Tiger 6 back of Charl Schwartzel

DUBLIN, Ohio -- Tiger Woods marvels at Fred Couples, lauding his ability to launch lengthy tee shots at age 53. But he doesn't much like getting beat by a guy on the Champions Tour.

"He kicked my a--,'' Woods said Thursday, not completely in jest, after a lackluster 1-under 71 at Muirfield Village Golf Club left him six strokes back of leader Charl Schwartzel -- and a shot behind Couples -- after one round of the Memorial Tournament.

Woods, 37, the defending champion, made five birdies and four bogeys and was outplayed by Couples, who is in the field because he will captain the U.S. Presidents Cup team later this year at Muirfield.

Couples, who has played just six times this year and only twice on the PGA Tour, said he requested to play with Woods but first wanted to make sure it was OK with the No. 1-ranked player in the world.

"I sent him a text and said, 'Do you really want me in this group?' " said Couples, who skipped last week's Senior PGA Championship because of back problems. "I've played no golf and you're nervous playing with him.''

Couples did not look nervous Thursday, needing just 25 putts in a round of 70. The winner here in 1998, Couples had not shot lower than 71 at Muirfield since a 69 in the opening round in 2006.

Woods has now been under par in 16 of his last 17 rounds on the PGA Tour, but he clearly was not pleased with his performance Thursday. He hit 11 of 14 fairways, including all seven on the back nine, but struggled with other parts of his game. He needed 30 putts after hitting 13 greens in regulation.
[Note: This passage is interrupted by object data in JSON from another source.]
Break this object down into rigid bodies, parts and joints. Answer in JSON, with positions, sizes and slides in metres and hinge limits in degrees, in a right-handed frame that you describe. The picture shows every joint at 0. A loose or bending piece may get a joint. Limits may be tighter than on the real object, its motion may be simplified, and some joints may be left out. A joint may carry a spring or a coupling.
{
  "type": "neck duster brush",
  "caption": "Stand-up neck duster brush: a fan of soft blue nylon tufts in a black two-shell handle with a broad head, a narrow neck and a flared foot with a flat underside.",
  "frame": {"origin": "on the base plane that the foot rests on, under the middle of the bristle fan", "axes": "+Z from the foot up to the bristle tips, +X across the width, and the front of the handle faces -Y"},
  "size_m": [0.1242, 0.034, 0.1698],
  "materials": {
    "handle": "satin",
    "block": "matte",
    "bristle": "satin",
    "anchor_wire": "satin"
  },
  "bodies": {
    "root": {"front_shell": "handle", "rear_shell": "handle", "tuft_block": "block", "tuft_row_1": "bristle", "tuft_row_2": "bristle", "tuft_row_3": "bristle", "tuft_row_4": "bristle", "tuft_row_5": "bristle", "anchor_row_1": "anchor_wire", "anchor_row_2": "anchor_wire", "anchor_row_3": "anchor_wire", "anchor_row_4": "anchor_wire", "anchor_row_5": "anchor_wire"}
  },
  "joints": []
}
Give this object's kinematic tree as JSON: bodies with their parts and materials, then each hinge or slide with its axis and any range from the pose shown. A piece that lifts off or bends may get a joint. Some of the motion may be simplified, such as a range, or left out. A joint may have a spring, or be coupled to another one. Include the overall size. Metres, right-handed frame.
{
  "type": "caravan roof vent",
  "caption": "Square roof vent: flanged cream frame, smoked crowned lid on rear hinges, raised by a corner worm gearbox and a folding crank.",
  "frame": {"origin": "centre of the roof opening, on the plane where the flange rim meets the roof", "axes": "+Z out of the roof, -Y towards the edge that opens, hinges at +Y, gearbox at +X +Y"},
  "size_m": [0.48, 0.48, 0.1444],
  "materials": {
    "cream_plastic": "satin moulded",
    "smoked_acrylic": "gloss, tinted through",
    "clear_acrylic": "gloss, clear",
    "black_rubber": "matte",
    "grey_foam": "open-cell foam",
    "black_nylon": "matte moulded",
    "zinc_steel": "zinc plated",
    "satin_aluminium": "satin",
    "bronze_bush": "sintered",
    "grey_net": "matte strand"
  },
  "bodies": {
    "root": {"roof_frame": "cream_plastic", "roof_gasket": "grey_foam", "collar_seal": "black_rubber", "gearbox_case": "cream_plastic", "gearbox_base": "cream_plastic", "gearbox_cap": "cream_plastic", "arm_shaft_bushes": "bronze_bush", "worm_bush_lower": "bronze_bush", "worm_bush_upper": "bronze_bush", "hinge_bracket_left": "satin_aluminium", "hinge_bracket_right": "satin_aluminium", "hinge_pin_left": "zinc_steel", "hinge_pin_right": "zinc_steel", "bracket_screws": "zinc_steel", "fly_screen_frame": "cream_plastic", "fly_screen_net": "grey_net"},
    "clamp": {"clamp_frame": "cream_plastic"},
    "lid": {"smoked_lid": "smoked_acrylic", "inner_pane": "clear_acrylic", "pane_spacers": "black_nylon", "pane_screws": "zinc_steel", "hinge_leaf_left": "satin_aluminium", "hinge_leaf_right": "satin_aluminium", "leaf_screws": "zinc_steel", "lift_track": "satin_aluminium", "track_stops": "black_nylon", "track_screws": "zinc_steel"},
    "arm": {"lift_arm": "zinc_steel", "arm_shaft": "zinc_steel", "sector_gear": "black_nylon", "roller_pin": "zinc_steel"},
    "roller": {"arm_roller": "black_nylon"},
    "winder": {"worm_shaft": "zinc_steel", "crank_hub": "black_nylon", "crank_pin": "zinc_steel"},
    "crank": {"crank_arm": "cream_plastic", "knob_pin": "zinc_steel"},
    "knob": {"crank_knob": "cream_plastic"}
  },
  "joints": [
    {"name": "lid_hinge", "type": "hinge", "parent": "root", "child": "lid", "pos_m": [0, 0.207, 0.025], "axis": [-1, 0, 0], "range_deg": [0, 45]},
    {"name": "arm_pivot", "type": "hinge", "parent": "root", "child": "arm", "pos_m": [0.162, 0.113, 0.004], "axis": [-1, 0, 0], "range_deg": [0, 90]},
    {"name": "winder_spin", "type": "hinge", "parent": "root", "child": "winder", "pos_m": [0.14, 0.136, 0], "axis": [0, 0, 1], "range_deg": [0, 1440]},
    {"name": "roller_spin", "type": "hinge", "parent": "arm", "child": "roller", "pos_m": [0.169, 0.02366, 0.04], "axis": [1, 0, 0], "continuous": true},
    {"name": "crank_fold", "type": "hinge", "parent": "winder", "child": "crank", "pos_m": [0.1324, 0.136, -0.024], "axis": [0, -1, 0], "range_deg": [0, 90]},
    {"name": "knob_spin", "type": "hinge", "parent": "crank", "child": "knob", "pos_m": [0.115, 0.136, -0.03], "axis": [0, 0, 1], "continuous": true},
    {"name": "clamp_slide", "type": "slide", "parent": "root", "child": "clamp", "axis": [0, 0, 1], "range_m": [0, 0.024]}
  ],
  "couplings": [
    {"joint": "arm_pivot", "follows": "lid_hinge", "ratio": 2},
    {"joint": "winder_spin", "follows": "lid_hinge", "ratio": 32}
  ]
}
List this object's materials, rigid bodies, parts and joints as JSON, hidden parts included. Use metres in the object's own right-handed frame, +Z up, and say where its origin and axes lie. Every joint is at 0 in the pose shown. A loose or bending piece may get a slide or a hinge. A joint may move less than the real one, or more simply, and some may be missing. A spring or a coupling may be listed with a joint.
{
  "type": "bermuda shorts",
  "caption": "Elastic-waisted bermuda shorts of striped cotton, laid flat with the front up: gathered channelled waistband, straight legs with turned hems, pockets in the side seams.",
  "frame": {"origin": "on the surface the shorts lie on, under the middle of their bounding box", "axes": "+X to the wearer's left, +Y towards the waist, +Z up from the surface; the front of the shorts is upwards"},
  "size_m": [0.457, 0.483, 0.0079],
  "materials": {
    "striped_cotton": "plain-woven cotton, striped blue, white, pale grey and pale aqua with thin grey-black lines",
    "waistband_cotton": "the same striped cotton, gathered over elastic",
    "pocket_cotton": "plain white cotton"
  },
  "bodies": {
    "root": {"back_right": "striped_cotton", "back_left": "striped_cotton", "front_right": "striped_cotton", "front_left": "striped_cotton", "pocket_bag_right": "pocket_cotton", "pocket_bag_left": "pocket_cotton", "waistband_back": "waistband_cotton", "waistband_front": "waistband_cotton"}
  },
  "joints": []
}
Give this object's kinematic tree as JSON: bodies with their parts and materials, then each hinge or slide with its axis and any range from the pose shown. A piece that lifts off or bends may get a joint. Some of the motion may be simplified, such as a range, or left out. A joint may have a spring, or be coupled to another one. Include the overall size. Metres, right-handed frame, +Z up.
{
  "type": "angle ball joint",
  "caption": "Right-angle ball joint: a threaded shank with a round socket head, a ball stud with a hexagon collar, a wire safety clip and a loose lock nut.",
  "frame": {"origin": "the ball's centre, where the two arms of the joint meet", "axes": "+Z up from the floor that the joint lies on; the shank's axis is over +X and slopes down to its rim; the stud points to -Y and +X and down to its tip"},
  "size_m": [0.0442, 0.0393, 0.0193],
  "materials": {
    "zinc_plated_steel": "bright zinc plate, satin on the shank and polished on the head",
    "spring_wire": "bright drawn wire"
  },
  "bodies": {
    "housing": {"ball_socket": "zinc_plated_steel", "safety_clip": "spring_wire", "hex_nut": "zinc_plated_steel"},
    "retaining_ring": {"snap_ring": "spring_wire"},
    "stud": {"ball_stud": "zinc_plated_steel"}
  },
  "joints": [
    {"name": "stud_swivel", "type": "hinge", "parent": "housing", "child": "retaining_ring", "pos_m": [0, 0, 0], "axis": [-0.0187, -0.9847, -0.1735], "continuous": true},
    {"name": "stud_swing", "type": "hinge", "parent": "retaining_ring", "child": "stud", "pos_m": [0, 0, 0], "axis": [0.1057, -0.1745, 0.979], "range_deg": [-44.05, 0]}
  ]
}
"I didn't score very well compared to how I hit it,'' said Woods, who has won four times this year on the PGA Tour and is trying to win the Memorial for the sixth time. "I hit it pretty good. I just didn't make anything today.''

Woods, tied for 27th, later said: "I probably could have got a few more out of it.''

A sure sign that Woods is off is the way he played the par 5s. He was even par on those holes Thursday, including a bogey 6 at the par-5 15th, where he had to lay up after a poor drive, hit his approach from 110 yards over the green, then hit a poor chip shot. He rebounded with a birdie at the 17th hole, but then hit a drive in the wrong spot of the 18th fairway, meaning he couldn't get to the green. He failed to get up-and-down for par from in front of a greenside bunker.

"It was probably the highest score I could have shot,'' Woods said. "I played a lot better than my score indicates. Hopefully tomorrow, I can clean up and make a few more putts and get on a roll.''

For Couples, who tied for 13th last month at the Masters, it seemed more like a sentimental journey.

"It might be my last time playing with Tiger,'' he said. "So I was blessed to play with him. And my goal when I play with him always is to try to hit it solid and stay out of his way. And today was a good one.

"He's the best player, and I play on the Champions Tour, so I rarely get to see him. Around Augusta, I always try to hit balls next to him.''

Couples came to Ohio after a trip to the White House on Wednesday with International Presidents Cup team captain Nick Price. They visited with President Obama for 20 minutes.

"It was pretty special,'' Couples said. "Instead of flying here, I went into Dulles (airport in Washington, D.C.), and I got here late. Just hit balls and didn't play the course. ... I was not expecting 70. I'm not going to lie to anyone. But I'm thrilled.''

Woods, not so much.

This is his last tournament before the U.S. Open, which begins June 13 outside of Philadelphia at Merion Golf Club, which he visited Monday. But he gets right back at it Friday morning, along with Couples and Keegan Bradley (71).

Schwartzel hit the ball so consistently well at Muirfield that the former Masters champion twice had stretches of four straight birdies. He made a double-bogey with an 8-iron in hand and his ball on a tee toward the end of the round, but he got rid of that bad taste with one last birdie for a 7-under 65.

Schwartzel had a one-shot lead over Scott Piercy, who went from smashing it, to playing it safe.

Information from The Associated Press was used in this report.